Offshore competition
US-based businesses must contend with this offshore manufacturing competition and their inherent advantages. To compete smartly and effectively, US businesses must successfully address one or more of the aspects that make offshoring attractive. Since offshoring generally drives down prices, competing on price will typically lead to losses.
Instead, companies with US manufacturing operations must focus on driving efficiencies to lower costs. By measuring all components of the manufacturing process, they can identify areas for improvement, whether through productivity increases, new technology or other means. Another way to compete is to focus on customized or highly complex items made in smaller batches that need quicker delivery times. Overseas competitors would be at a disadvantage due to the complexity of the supply chain and the shipping times.

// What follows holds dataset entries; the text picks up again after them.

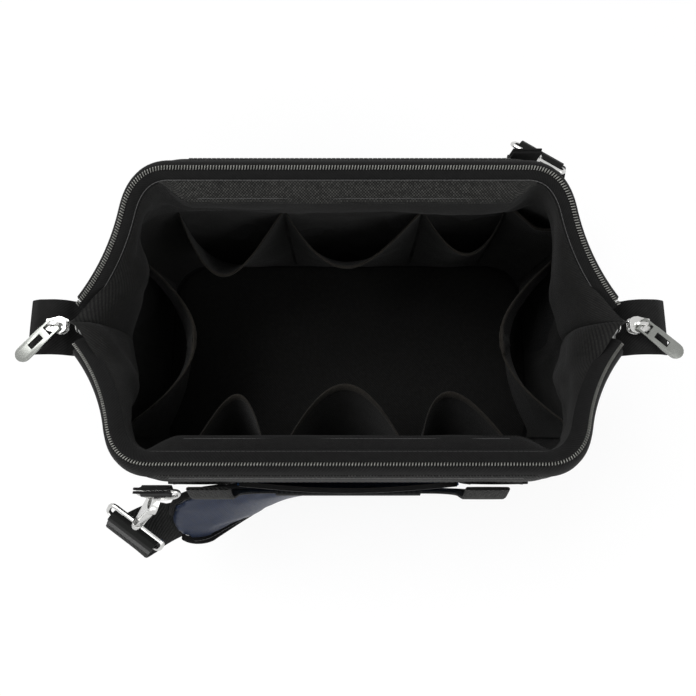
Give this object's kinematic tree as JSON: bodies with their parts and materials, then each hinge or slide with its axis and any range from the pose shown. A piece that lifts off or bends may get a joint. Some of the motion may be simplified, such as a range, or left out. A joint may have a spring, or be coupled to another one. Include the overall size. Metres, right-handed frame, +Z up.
{
  "type": "zippered tool bag",
  "caption": "Soft wide-mouth tool bag with a hinged steel mouth frame, zip, carrying handles, inner pockets and a padded shoulder strap.",
  "frame": {"origin": "middle of the underside, on the surface that the bag stands on", "axes": "+X along the mouth to the right, +Z up, -Y towards the front, where the shoulder strap is clipped at the left"},
  "size_m": [0.4607, 0.3329, 0.2244],
  "materials": {
    "shell": "coarse black woven cloth",
    "lining": "coated plain-weave lining",
    "blue_cloth": "coarse blue woven cloth",
    "webbing": "ribbed woven webbing",
    "zip_tape": "fine herringbone zip tape",
    "zip_coil": "moulded zip teeth",
    "strap_webbing": "strap webbing",
    "pad_cloth": "navy padded cloth with a black binding",
    "steel": "nickel-plated steel",
    "slider_metal": "dark plated zinc"
  },
  "bodies": {
    "bag": {"base_panel": "shell", "base_board": "lining", "front_panel": "shell", "back_panel": "shell", "right_end_panel": "shell", "left_end_panel": "shell", "front_outer_pocket": "blue_cloth", "back_outer_pocket": "blue_cloth", "front_left_load_strap": "webbing", "front_right_load_strap": "webbing", "back_left_load_strap": "webbing", "back_right_load_strap": "webbing", "right_end_pocket": "blue_cloth", "left_end_pocket": "blue_cloth", "front_left_pocket": "lining", "front_middle_pocket": "lining", "front_right_pocket": "lining", "back_left_pocket": "lining", "back_middle_pocket": "lining", "back_right_pocket": "lining", "back_corner_pocket": "lining", "right_inner_pocket": "lining", "left_inner_pocket": "lining", "right_frame_rivet": "steel", "left_frame_rivet": "steel", "right_zip_tab": "zip_tape", "left_zip_tab": "zip_tape", "shoulder_strap": "strap_webbing", "strap_pad": "pad_cloth", "strap_adjuster": "steel"},
    "front_frame": {"front_frame_rod": "steel", "front_frame_sleeve": "webbing", "front_zip_tape": "zip_tape", "front_zip_coil": "zip_coil", "front_rim_band": "webbing", "front_ring_tab": "webbing", "front_strap_loop": "steel", "front_strap_end": "strap_webbing"},
    "back_frame": {"back_frame_rod": "steel", "back_frame_sleeve": "webbing", "back_zip_tape": "zip_tape", "back_zip_coil": "zip_coil", "back_rim_band": "webbing", "back_ring_tab": "webbing", "back_strap_loop": "steel", "back_strap_end": "strap_webbing"},
    "front_carrying_handle": {"front_handle": "webbing", "front_grip": "webbing"},
    "back_carrying_handle": {"back_handle": "webbing", "back_grip": "webbing"},
    "front_clip_ring": {"front_d_ring": "steel"},
    "back_clip_ring": {"back_d_ring": "steel"},
    "front_snap_hook": {"front_hook": "steel"},
    "back_snap_hook": {"back_hook": "steel"},
    "front_hook_gate": {"front_gate": "steel"},
    "back_hook_gate": {"back_gate": "steel"},
    "right_zip_slider": {"right_slider": "slider_metal"},
    "left_zip_slider": {"left_slider": "slider_metal"},
    "right_zip_pull": {"right_pull": "slider_metal"},
    "left_zip_pull": {"left_pull": "slider_metal"}
  },
  "joints": [
    {"name": "front_frame_hinge", "type": "hinge", "parent": "bag", "child": "front_frame", "pos_m": [0, 0, 0.172], "axis": [-1, 0, 0], "range_deg": [0, 60]},
    {"name": "back_frame_hinge", "type": "hinge", "parent": "bag", "child": "back_frame", "pos_m": [0, 0, 0.172], "axis": [1, 0, 0], "range_deg": [0, 60]},
    {"name": "front_handle_hinge", "type": "hinge", "parent": "front_frame", "child": "front_carrying_handle", "pos_m": [0, -0.1094, 0.197], "axis": [-1, 0, 0], "range_deg": [0, 115]},
    {"name": "back_handle_hinge", "type": "hinge", "parent": "back_frame", "child": "back_carrying_handle", "pos_m": [0, 0.1094, 0.197], "axis": [1, 0, 0], "range_deg": [0, 115]},
    {"name": "front_ring_swing", "type": "hinge", "parent": "front_frame", "child": "front_clip_ring", "pos_m": [-0.11888, -0.11049, 0.20058], "axis": [1, 0, 0], "range_deg": [-3, 3]},
    {"name": "back_ring_swing", "type": "hinge", "parent": "back_frame", "child": "back_clip_ring", "pos_m": [0.11888, 0.11049, 0.20058], "axis": [-1, 0, 0], "range_deg": [-3, 3]},
    {"name": "front_hook_swivel", "type": "hinge", "parent": "front_frame", "child": "front_snap_hook", "pos_m": [-0.1263, -0.11764, 0.18259], "axis": [-0.5003, -0.4803, -0.7204], "range_deg": [-6, 6]},
    {"name": "back_hook_swivel", "type": "hinge", "parent": "back_frame", "child": "back_snap_hook", "pos_m": [0.1263, 0.11764, 0.18259], "axis": [0.5003, 0.4803, -0.7204], "range_deg": [-6, 6]},
    {"name": "front_gate_hinge", "type": "hinge", "parent": "front_snap_hook", "child": "front_hook_gate", "pos_m": [-0.12911, -0.11426, 0.17639], "axis": [0.859, -0.1706, -0.4828], "range_deg": [0, 12], "stiffness_Nm_per_rad": 0.05, "springref_deg": -17.19},
    {"name": "back_gate_hinge", "type": "hinge", "parent": "back_snap_hook", "child": "back_hook_gate", "pos_m": [0.12911, 0.11426, 0.17639], "axis": [-0.859, 0.1706, -0.4828], "range_deg": [0, 12], "stiffness_Nm_per_rad": 0.05, "springref_deg": -17.19},
    {"name": "right_slider_travel", "type": "slide", "parent": "bag", "child": "right_zip_slider", "axis": [-1, 0, 0], "range_m": [0, 0.0045]},
    {"name": "left_slider_travel", "type": "slide", "parent": "bag", "child": "left_zip_slider", "axis": [1, 0, 0], "range_m": [0, 0.0045]},
    {"name": "right_pull_hinge", "type": "hinge", "parent": "right_zip_slider", "child": "right_zip_pull", "pos_m": [0.203, 0, 0.1788], "axis": [-0.6293, -0.7771, 0], "range_deg": [0, 90]},
    {"name": "left_pull_hinge", "type": "hinge", "parent": "left_zip_slider", "child": "left_zip_pull", "pos_m": [-0.203, 0, 0.1788], "axis": [-0.7071, 0.7071, 0], "range_deg": [0, 90]}
  ]
}
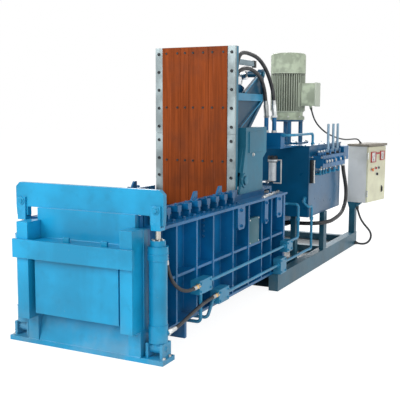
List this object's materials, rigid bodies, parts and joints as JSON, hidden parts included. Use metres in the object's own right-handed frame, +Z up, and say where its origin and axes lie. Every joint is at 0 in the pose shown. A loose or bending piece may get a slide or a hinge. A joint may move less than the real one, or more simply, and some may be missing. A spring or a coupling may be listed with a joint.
{
  "type": "scrap baling press",
  "caption": "Hydraulic scrap baling press: a charging box with a hinged shear lid, a lifting bale gate in front and an oil tank, motor and control cabinet behind.",
  "frame": {"origin": "on the ground under the centre of the gate's foot plate", "axes": "+Z up, +Y rearwards from the gate towards the power pack, +X to the right side of the machine seen from the gate"},
  "size_m": [1.418, 5.3683, 2.175],
  "materials": {
    "blue_paint": "satin",
    "dark_blue_paint": "satin",
    "steel": "worn",
    "chrome": "polished",
    "board": "painted and worn",
    "motor_paint": "matte",
    "cream_paint": "satin",
    "grey_green_paint": "matte",
    "bowl_plastic": "milky",
    "hose_rubber": "matte"
  },
  "bodies": {
    "machine": {"foot_plate": "dark_blue_paint", "front_sill": "blue_paint", "gate_post_right": "blue_paint", "gate_post_left": "blue_paint", "front_frame": "blue_paint", "cross_bar": "blue_paint", "gate_cylinder_right": "blue_paint", "gate_cylinder_left": "blue_paint", "cylinder_brackets": "dark_blue_paint", "box_floor": "dark_blue_paint", "box_side_right": "blue_paint", "box_side_left": "blue_paint", "rear_bulkhead": "blue_paint", "chamber_cover": "dark_blue_paint", "shear_rail_right": "blue_paint", "shear_rail_left": "blue_paint", "ram": "steel", "main_cylinder": "dark_blue_paint", "cheek_right": "blue_paint", "cheek_left": "blue_paint", "ram_housing_top": "dark_blue_paint", "skid": "dark_blue_paint", "oil_tank": "blue_paint", "tank_top": "blue_paint", "motor_stool": "dark_blue_paint", "motor": "motor_paint", "valve_bank": "blue_paint", "manifold": "blue_paint", "bridge_pipe": "blue_paint", "upper_side_pipe": "blue_paint", "lower_side_pipe": "blue_paint", "cabinet": "cream_paint", "cabinet_post": "dark_blue_paint", "drip_tray": "dark_blue_paint", "junction_box": "grey_green_paint", "filter_bowl": "bowl_plastic", "gate_hose_upper": "hose_rubber", "gate_hose_lower": "hose_rubber", "lid_hose_near": "hose_rubber", "lid_hose_far": "hose_rubber", "motor_cable": "hose_rubber", "valve_hose": "hose_rubber", "post_conduit": "hose_rubber"},
    "gate": {"door_plate": "blue_paint", "door_panel": "blue_paint", "yoke_beam": "blue_paint", "gate_rod_right": "chrome", "gate_rod_left": "chrome"},
    "lid": {"lid_frame": "blue_paint", "lid_knives": "steel", "lid_boards": "board", "lid_arms": "blue_paint"},
    "lid_cylinder": {"lid_cylinder": "dark_blue_paint"},
    "lid_rod": {"lid_rod": "chrome"},
    "lever_1": {"lever_1": "steel"},
    "lever_2": {"lever_2": "steel"},
    "lever_3": {"lever_3": "steel"},
    "cabinet_door": {"cabinet_door": "cream_paint"}
  },
  "joints": [
    {"name": "gate_slide", "type": "slide", "parent": "machine", "child": "gate", "axis": [0, 0, 1], "range_m": [0, 0.45]},
    {"name": "lid_hinge", "type": "hinge", "parent": "machine", "child": "lid", "pos_m": [0, 1.667, 1.015], "axis": [1, 0, 0], "range_deg": [0, 90]},
    {"name": "lid_cylinder_pivot", "type": "hinge", "parent": "machine", "child": "lid_cylinder", "pos_m": [0, 2.032, 1.12], "axis": [1, 0, 0], "range_deg": [0, 90.6]},
    {"name": "lid_rod_slide", "type": "slide", "parent": "lid_cylinder", "child": "lid_rod", "axis": [0, 0.5015, 0.8651], "range_m": [0, 0.54]},
    {"name": "lever_1_hinge", "type": "hinge", "parent": "machine", "child": "lever_1", "pos_m": [0.6, 3.352, 1.182], "axis": [1, 0, 0], "range_deg": [-15, 15], "stiffness_Nm_per_rad": 12},
    {"name": "lever_2_hinge", "type": "hinge", "parent": "machine", "child": "lever_2", "pos_m": [0.6, 3.526, 1.182], "axis": [1, 0, 0], "range_deg": [-15, 15], "stiffness_Nm_per_rad": 12},
    {"name": "lever_3_hinge", "type": "hinge", "parent": "machine", "child": "lever_3", "pos_m": [0.6, 3.684, 1.182], "axis": [1, 0, 0], "range_deg": [-15, 15], "stiffness_Nm_per_rad": 12},
    {"name": "cabinet_door_hinge", "type": "hinge", "parent": "machine", "child": "cabinet_door", "pos_m": [0.7, 4.622, 0.84], "axis": [0, 0, -1], "range_deg": [0, 110]}
  ],
  "couplings": [
    {"joint": "lid_cylinder_pivot", "follows": "lid_hinge", "ratio": 1.0047},
    {"joint": "lid_rod_slide", "follows": "lid_hinge", "m_per_rad": 0.3419}
  ]
}
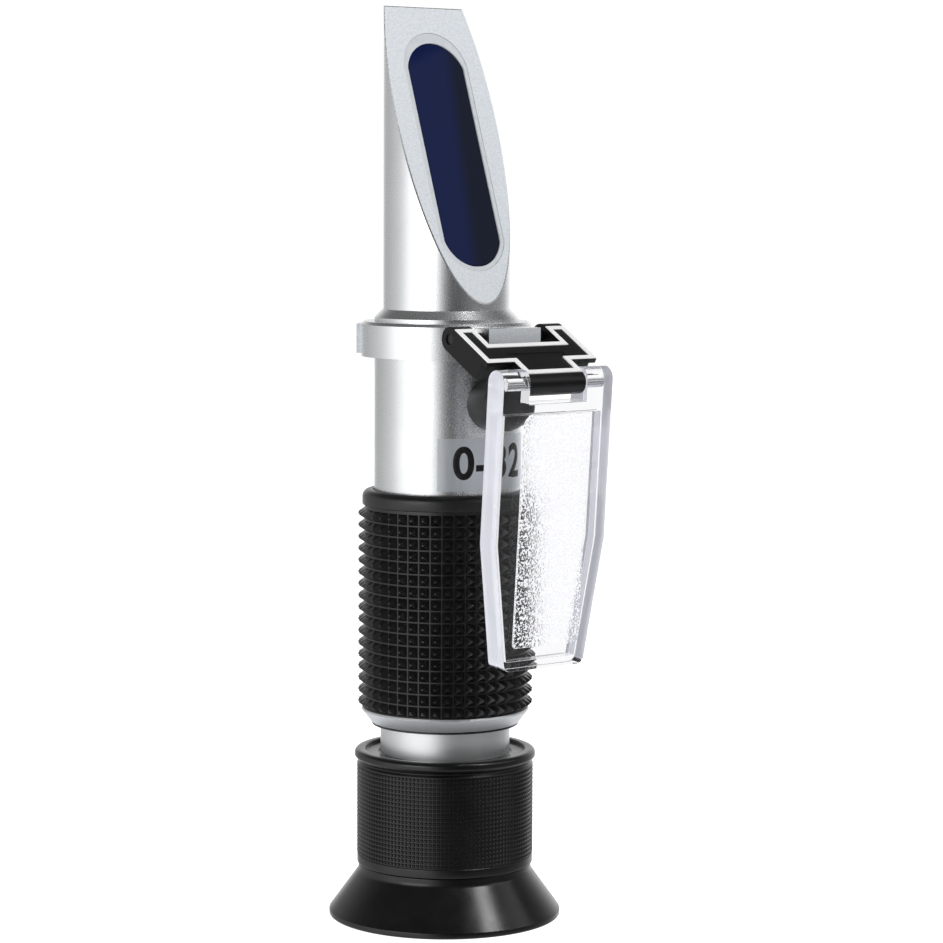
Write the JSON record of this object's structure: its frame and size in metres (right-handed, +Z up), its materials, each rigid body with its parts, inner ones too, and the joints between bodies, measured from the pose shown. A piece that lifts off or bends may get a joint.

Companies can also differentiate themselves from offshore competitors in quality. This includes product-inherent quality, warranty and service quality, as well as delivery times and overall customer service. To drive service quality, companies can build out a customer service organization that offshore competitors can't match because they lack the necessary market or customer familiarity.
Sound financial management
A strategic approach to your company's finances is a key tool that can help your business adapt to a complex market environment. By building a relationship with a business banker, you can tap into resources, analysis and feedback that you may be overlooking. Making the fullest use of financial tools and options can help you effectively address the effects of offshore manufacturing, so they work in your company's favor.